For the second consecutive week, cattle feeding margins and beef packing margins both declined substantially last week as boxed beef cutout prices dropped. In an unusual twist, cattle feeding margins declined despite cash fed cattle prices moving $4 to $5 per hundredweight higher at $117.32 per hundredweight. Choice boxed beef prices declined $3.37 for the week.
Feeding margins declined $27 per head, and packer margins declined nearly $50 per head, according to the Sterling Beef Profit Tracker. The Sterling Profit Quotient gained lost 95 points for the week, according to estimates developed by Sterling Marketing Inc., Vale, Ore.
Feedlots have lost money on most of the cattle marketed this summer despite relatively good prices. Those negative feeding margins are due largely to higher feeding costs. Last week’s closeouts reveal that feed accounts for more than 28 percent of total feeding costs, while closeouts at the same time last year show feed cost at just 15 percent of total feeding costs.

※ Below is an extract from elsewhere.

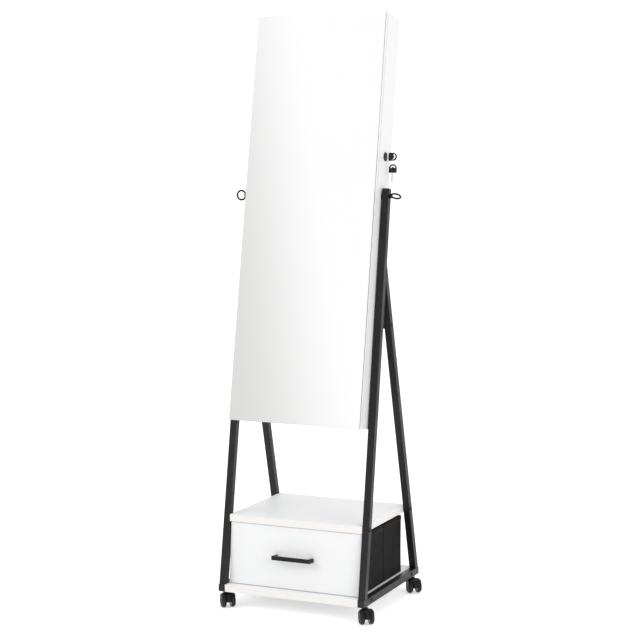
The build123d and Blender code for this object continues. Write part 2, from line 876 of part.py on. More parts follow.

For comparison, last week’s closeouts saw average cash prices at $117.32 per hundredweight, while last year’s cash prices were at $97.66 per hundredweight. One year ago feedyards were reporting average profits of $97 per head.
The Sterling Beef Profit Tracker is calculated using actual weekly prices for Choice fed steers, feeder steers, feed costs, boxed beef-cutout prices, hide and offal values, and other factors that influence profit margins.
The Sterling Beef Profit Tracker for the week ending September 10:
- Average feedyard margins: -$109.43 per head.
- Average packer margins: -$8.27 per head.
- Sterling Profit Quotient: -332.1.
“Estimates for feedlot feed costs, breakeven prices, and margins are generated based on the cost of a 775- pound feeder steer, and corn prices (Western Kansas) during the week the cattle were placed on feed,” says John Nalivka, Sterling Marketing president.
“The days on feed for those animals and closeout week are then calculated using average data that might be expected for feeding performance, i.e. feed conversion and ADG. Breakevens and margins will vary according to differences in the cost of cattle, cost of feed, and feeding performance,” Nalivka says.
The Sterling Beef Profit Tracker is produced by Sterling Marketing Inc. and John Nalivka, president, Vale, Ore., and is published weekly by Drovers/CattleNetwork.